As a child he would catch pigeons in a barn near his home in New Holland, Pennsylvania. The farmer said that he could keep any pigeons he caught to breed.

He got involved in chemistry due to his love of science and father who was his high school physics teacher. He said, “I couldn’t do physics because I’d be a chip off the old block. If I said hi to him in school people snickered. If I said nothing people snickered.”  He went on to say that he was much better at chemistry anyway so that’s what he wanted to do.

He received his undergraduate degree from Elizabethtown College in Pennsylvania, his masters from Bucknell in Pennsylvania and his doctorate from Iowa State University. He came to learn about Goshen College from some alumni in Austin, Texas while doing his post-doctorate. “I knew I wanted to teach at a small, Christian institution and Goshen had an opening.”

Soon after Dr. Smith arrived in Goshen, he learned from the father of a friend about a homing pigeon racing club in Mishawaka. He eagerly joined and was given some pigeons to start with to breed.

On race day, all the pigeons are put into a basket, driven a long distance away, usually about 150-300 miles, and then released. The pigeon that made it home with the highest average velocity was the winner. The best Dr. Smith ever did was third.

He left the club after a time because it wasn’t a “Mennonite friendly” club. “There was a lot of sitting around, drinking beer and telling crude jokes. The kind I wouldn’t tell my class at the beginning of each class period.”

While he was still a member of the club he was asked, “So you’re a scientist? Is there a way to determine genetically which pigeons will home better?” At the time there wasn’t but that did make him think that there was a way to predict color.

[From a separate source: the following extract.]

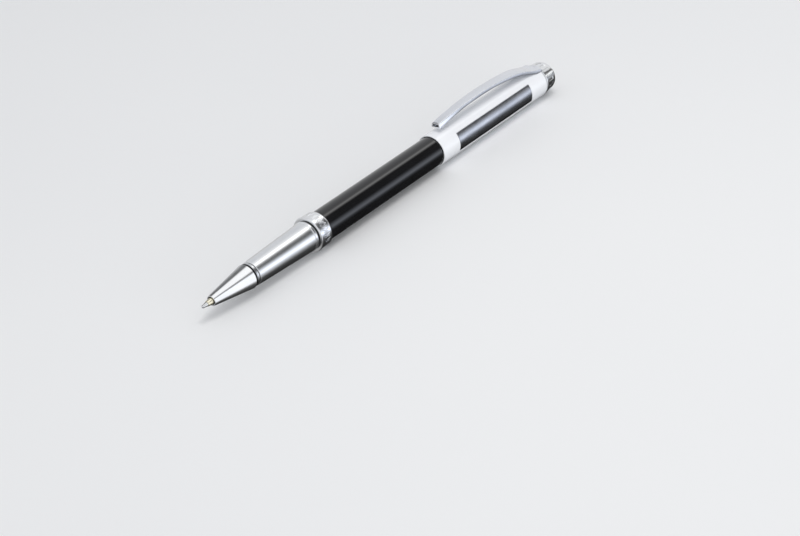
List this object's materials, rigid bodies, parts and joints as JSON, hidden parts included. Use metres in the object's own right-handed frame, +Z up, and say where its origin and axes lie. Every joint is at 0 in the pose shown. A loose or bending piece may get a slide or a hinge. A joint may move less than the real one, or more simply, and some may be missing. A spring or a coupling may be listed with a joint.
{
  "type": "rollerball pen",
  "caption": "Capped rollerball pen lying with its cap posted: tapered grip, screw joint, refill with rolling ball, pull-off cap with sprung clip and inlaid panels.",
  "frame": {"origin": "on the supporting surface, under the middle of the pen's length; the pen lies on the lowest flat of its centre ring with the clip on top", "axes": "+X along the pen from the writing tip to the cap's finial, +Y across the pen to the left when looking along +X, +Z up through the clip"},
  "size_m": [0.1562, 0.0106, 0.0145],
  "materials": {
    "steel": "ground stainless steel",
    "spring_steel": "drawn spring wire",
    "brass": "turned brass",
    "grip_chrome": "polished chrome plate on brass",
    "ring_chrome": "chrome plate on brass, with an engraved band",
    "finial_chrome": "polished chrome plate on brass",
    "clip_chrome": "chrome plate on pressed spring steel",
    "panel_metal": "polished metal inlay",
    "black_lacquer": "gloss black lacquer on a brass tube",
    "white_lacquer": "gloss white lacquer on a brass tube",
    "dark_plastic": "moulded dark plastic",
    "washer_plastic": "moulded black plastic",
    "tail_plastic": "moulded gloss black plastic",
    "liner_plastic": "moulded dark grey plastic",
    "refill_plastic": "translucent moulded plastic",
    "ink_fibre": "ink-soaked bonded fibre"
  },
  "bodies": {
    "barrel": {"barrel_tube": "black_lacquer", "barrel_thread_bush": "brass", "centre_ring": "ring_chrome", "tail_plug": "tail_plastic", "refill_spring": "spring_steel"},
    "washer": {"section_washer": "washer_plastic"},
    "section": {"nose_cone": "grip_chrome", "nose_trim_ring": "grip_chrome", "grip_shell": "grip_chrome", "section_coupling": "brass"},
    "refill": {"refill_point": "steel", "refill_nib_holder": "brass", "refill_front_plug": "dark_plastic", "refill_wick": "ink_fibre", "refill_ink_reservoir": "ink_fibre", "refill_tube": "refill_plastic", "refill_end_plug": "dark_plastic"},
    "ball": {"writing_ball": "steel"},
    "friction_ring": {"cap_friction_ring": "spring_steel"},
    "cap": {"cap_shell": "white_lacquer", "cap_panel_right": "panel_metal", "cap_panel_left": "panel_metal", "cap_liner": "liner_plastic", "cap_end_plug": "brass", "finial_stud": "steel", "finial_base": "finial_chrome", "finial_dome": "finial_chrome", "clip_ring": "clip_chrome"},
    "clip": {"clip_arm": "clip_chrome"}
  },
  "joints": [
    {"name": "section_travel", "type": "slide", "parent": "barrel", "child": "washer", "axis": [-1, 0, 0], "range_m": [0, 0.00451]},
    {"name": "section_turn", "type": "hinge", "parent": "washer", "child": "section", "pos_m": [-0.0355, 0, 0.00527], "axis": [-1, 0, 0], "range_deg": [0, 2160]},
    {"name": "refill_press", "type": "slide", "parent": "section", "child": "refill", "axis": [1, 0, 0], "range_m": [0, 0.001], "stiffness_N_per_m": 600, "deforming": ["refill_spring"]},
    {"name": "ball_roll", "type": "hinge", "parent": "refill", "child": "ball", "pos_m": [-0.0777, 0, 0.00527], "axis": [0, 1, 0], "continuous": true},
    {"name": "cap_pull", "type": "slide", "parent": "barrel", "child": "friction_ring", "axis": [1, 0, 0], "range_m": [0, 0.045]},
    {"name": "cap_turn", "type": "hinge", "parent": "friction_ring", "child": "cap", "pos_m": [0.036, 0, 0.00527], "axis": [1, 0, 0], "continuous": true},
    {"name": "clip_flex", "type": "hinge", "parent": "cap", "child": "clip", "pos_m": [0.0719, 0, 0.0095], "axis": [0, 1, 0], "range_deg": [0, 4], "stiffness_Nm_per_rad": 1}
  ],
  "couplings": [
    {"joint": "section_travel", "follows": "section_turn", "m_per_rad": 0.00011937}
  ]
}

He had no previous experience with genetics so most of what he learned was self-taught and from some biology professors here at Goshen College. He is able to conduct all his research here at the college having to only send some samples to a commercial facility to do sequencing.

To start, he takes a bird that he defines as the original bird as a baseline and another bird whose color he wants to manipulate and breeds them. He then takes a drop of their blood to get DNA from.

Through a process called polymerase chain reaction (PCR) he is able to isolate a particular string of DNA and multiply it and create hundreds of thousands of copies of that strand to be analyzed. RNA can also be obtained but is much harder to do because he has to pluck a feather out of the wing, wait for it to grow back halfway and then pluck it again to get a useable amount of RNA.

After getting the sequence analysis back from the lab he looks at it to see if correct gene was manipulated to change the color. If this correlation is off even once he must move on to another gene.

So far he has not been able to identify what gene causes color change but he believes he is close. “Even if the data we get back don’t tell us we’re right we can still use to tell which direction to move on the chromosome.” The “we” he refers to is two other professors that he is in current collaboration with across the country. Professor Mike Shapiro at the University of Utah and Professor John Fondon at the University of Texas, Arlington are the names of his collaborators.

Dr. Smith and Professor Fondon experienced their first publication recently in PLoS One which is an online science journal. Unfortunately, Smith said, all they were able to conclude is that the gene they thought was causing the coloring change is not what they thought.

So far they have not been able to definitively say what causes the coloring change but he thinks they are close. He hopes that with three people working together on the project they are able to come up with an answer one day. Until then he will continue his research and work with Professors Fondon and Shapiro.